## DATA
◆ ◆ ◆ ◆ ◆
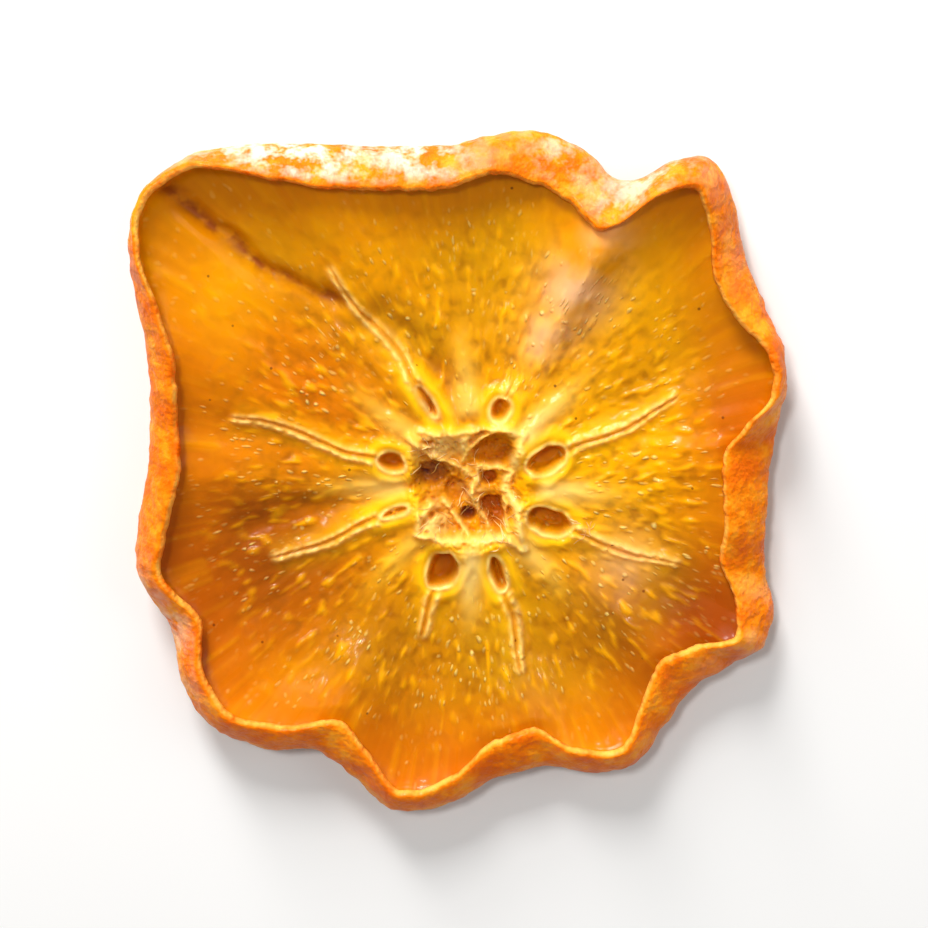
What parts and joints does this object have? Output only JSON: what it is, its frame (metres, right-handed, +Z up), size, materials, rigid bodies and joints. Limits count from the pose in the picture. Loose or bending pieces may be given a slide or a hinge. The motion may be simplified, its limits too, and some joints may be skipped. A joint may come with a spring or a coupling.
{
  "type": "dried persimmon slice",
  "caption": "Dried cross slice of persimmon: thin curled amber flesh with a star of seed chambers round a torn core and a scalloped, rolled rim of peel. Lies flat as food or garnish.",
  "frame": {"origin": "under the middle of the core, on the surface the slice rests on", "axes": "+Z up out of the cut face, +Y towards the side that is at the top in the picture, +X towards the side that is at the right"},
  "size_m": [0.0599, 0.0648, 0.0089],
  "materials": {
    "dried_flesh": "amber, translucent, slightly sticky gloss on the cut face; satin orange peel round the rim"
  },
  "bodies": {
    "root": {"persimmon_slice": "dried_flesh"}
  },
  "joints": []
}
◆ ◆ ◆ ◆ ◆
## DIRECTIONS FOR THIS TASK
Print the material verbatim, all of it.

## RESULT FOR THIS TASK
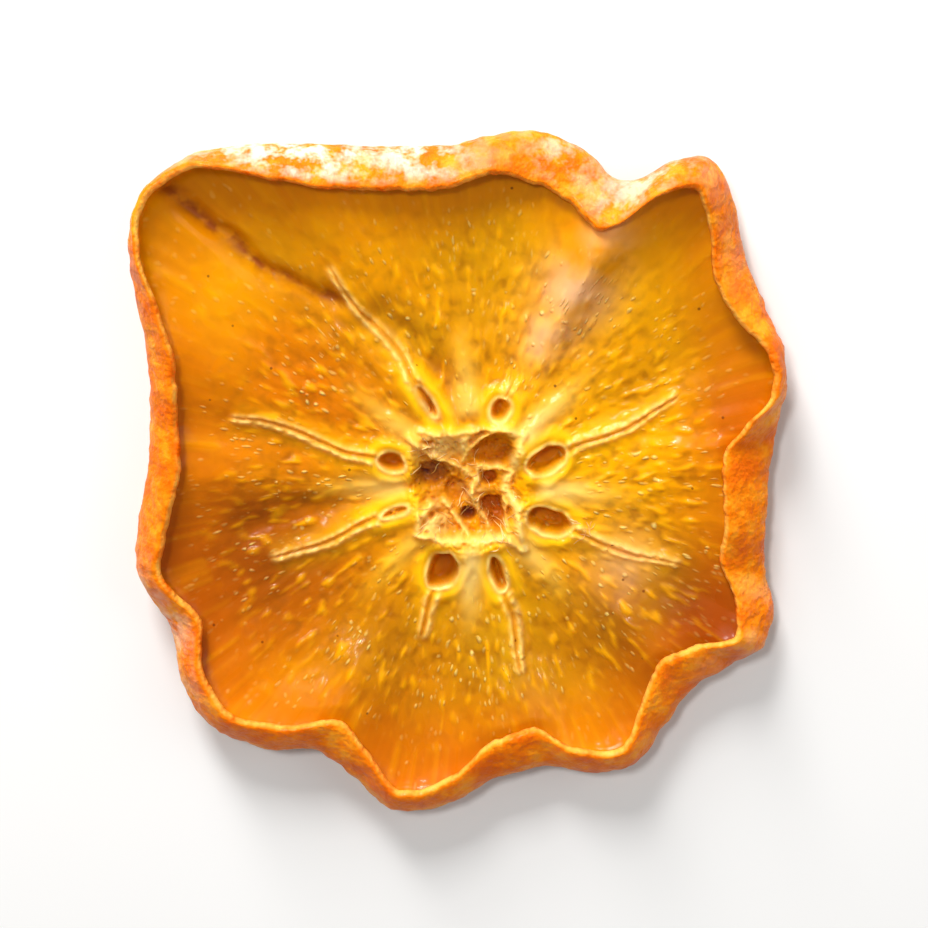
What parts and joints does this object have? Output only JSON: what it is, its frame (metres, right-handed, +Z up), size, materials, rigid bodies and joints. Limits count from the pose in the picture. Loose or bending pieces may be given a slide or a hinge. The motion may be simplified, its limits too, and some joints may be skipped. A joint may come with a spring or a coupling.
{
  "type": "dried persimmon slice",
  "caption": "Dried cross slice of persimmon: thin curled amber flesh with a star of seed chambers round a torn core and a scalloped, rolled rim of peel. Lies flat as food or garnish.",
  "frame": {"origin": "under the middle of the core, on the surface the slice rests on", "axes": "+Z up out of the cut face, +Y towards the side that is at the top in the picture, +X towards the side that is at the right"},
  "size_m": [0.0599, 0.0648, 0.0089],
  "materials": {
    "dried_flesh": "amber, translucent, slightly sticky gloss on the cut face; satin orange peel round the rim"
  },
  "bodies": {
    "root": {"persimmon_slice": "dried_flesh"}
  },
  "joints": []
}